The pulp, made of linen and cotton rag in varying proportions, depending on the type and strength of paper to be made, can be pigmented. Paper sheets as large as large as 30 by 40 inches can be made; larger paper-works can be poured directly onto the vacuum table, which draws water out of the shaped pulp.

The Hollander papermaking beater, Frederick’s not-so-secret pride, is the heart of the paper mill. It resides in steely pot-bellied solitude in a small room at the back of the studio, surrounded by five-gallon plastic buckets used to transport the pulp that the mill often sells to artists and schools.

The spirit of collaboration at the core of Pyramid Atlantic is also at the core of a new work by Frederick: a large-scale (306 inches long by 38 inches high) paperwork entitled Return, the Turning Point. She plans to make it into a book in collaboration with the artists at Philadelphia’s Fabric Workshop, a studio of master silk screeners. Meanwhile Return, a nine-panel cycle of birth and re-birth, will be displayed in a show of large-scale paper-works at Baltimore’s Artscape Festival July 15-17.

Frederick wants to make the books cover out of paper (“something very functional and strong, like linen”) and fashion the pages out of fabric. The fabric will be printed and silk-screened. She hasn’t designed the narrative yet, but says some of the words will be “reverse: and “return.” The 16-by-20-inch book will hinge onto a wall, its spine formed by one corner of the room.

“Working in this atmosphere has allowed me to create an idea for the book. The drawings will be very personal, but I’m very enticed and kind of challenged to do a new book form. And I think this happens a lot at Pyramid,” she says.

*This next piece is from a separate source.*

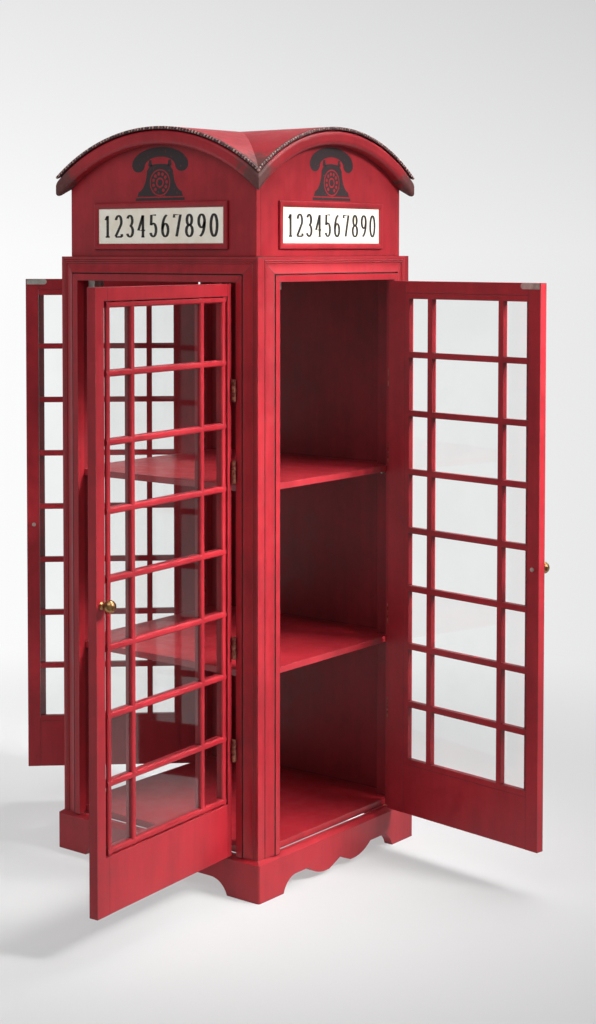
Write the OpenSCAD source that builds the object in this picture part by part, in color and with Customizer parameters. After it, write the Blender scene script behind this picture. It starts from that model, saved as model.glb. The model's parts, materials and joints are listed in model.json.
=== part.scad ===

Frederick’s determination to create this space for herself and other artists has led her to take risks in areas that her schooling didn’t prepare her for: incorporating, navigating the intricate legalities of non-profit organizations, scavenging for corporate support and racking her brains for other fund-raising schemes. Her success in these endeavors is evident in the thriving artistic community that Pyramid has become. Now she is anxious to get back to her own work, to the paper tat makes it all possible.